Cllr Williams said councils had to seek new financing to provide the “sustainable revenue” in the face of year on year cuts and wanted the council to become an “energy trader”.

He said: “There is significant energy generation potential from turning waste heat into district heat. It’s fairly common in other European countries.

“The Government want to see local authorities take responsibility for their own actions, and that’s exactly want I want to do.”

Cllr Williams said the vision had been shared with Southampton docks director Doug Morrison, who saw it as an “opportunity”.

The heat could be piped to Millbrook and Redbridge through the docks, to Weston or around Mayflower Park , he said. A full business case will be put together over the coming year.

Cllr Williams also plans to put solar panels on the roofs of nearly 1,000 council owned buildings and and team up with the big energy companies to “green wall” all council housing with better insulation.

It comes as Southampton’s council housing heating bill is set to rise from £4m this year to about £10m over the next ten years, leaving the council with a £4m plus deficit without action to cut costs. Tenants already face an 18 per cent hike in their heating bills this October.

The idea of siphoning heat from the incinerator, possibly to pipe it to homes in Woolston and Weston, was first floated by the previous Conservative administration three years ago.

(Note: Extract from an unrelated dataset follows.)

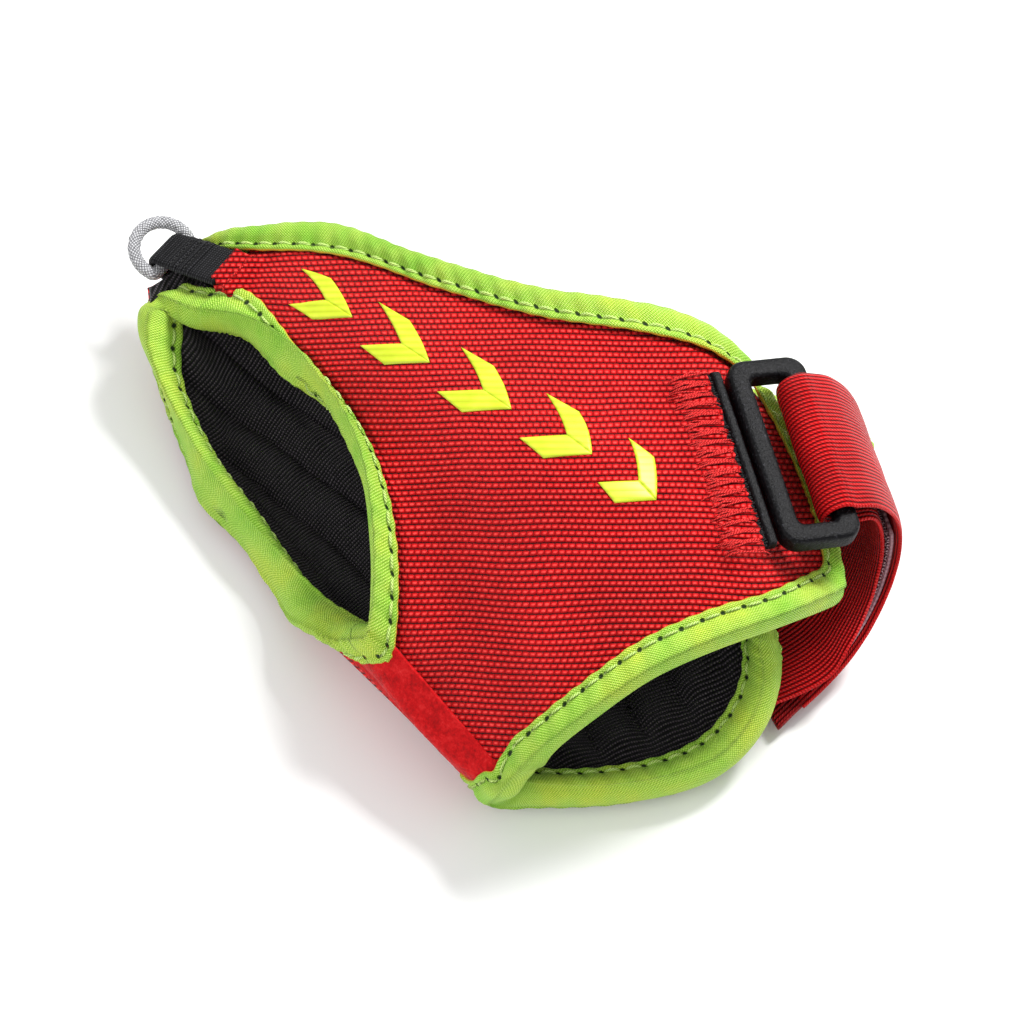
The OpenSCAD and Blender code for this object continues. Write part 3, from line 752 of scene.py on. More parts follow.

A long established gas fired and geothermal district heating network in Southampton already supplies some homes and over 100 commercial buildings around the city centre such as Ikea and WestQuay shopping centre.

The district energy scheme uses about 10MW of heat - a quarter of that produced by the incinerator in the waste combustion process.

The Marchwood incinerator opened five years ago to burn Hampshire’s waste and generate electricity. It can burn up to 165,000 tonnes of household black bag waste each year.

It is managed by Veolia under a 28-year contract with Hampshire County Council, Southampton City Council and Portsmouth City Council.

Veolia said it chose to produce electricity production rather than generating combined heat and power because there are no residential developments close enough to Marchwood to use the heat. But the company said the technology was in place at the site to use the heat.

A Veolia Environmental Services spokeswoman said: “We are aware of Southampton City Council’s interest in expanding its district heating network and the Marchwood Energy Recovery Facility has been designed to provide both heat and power.

"We therefore broadly support the principle to continue to evaluate the potential for the ERF to supply heat to the Southampton network in the future.”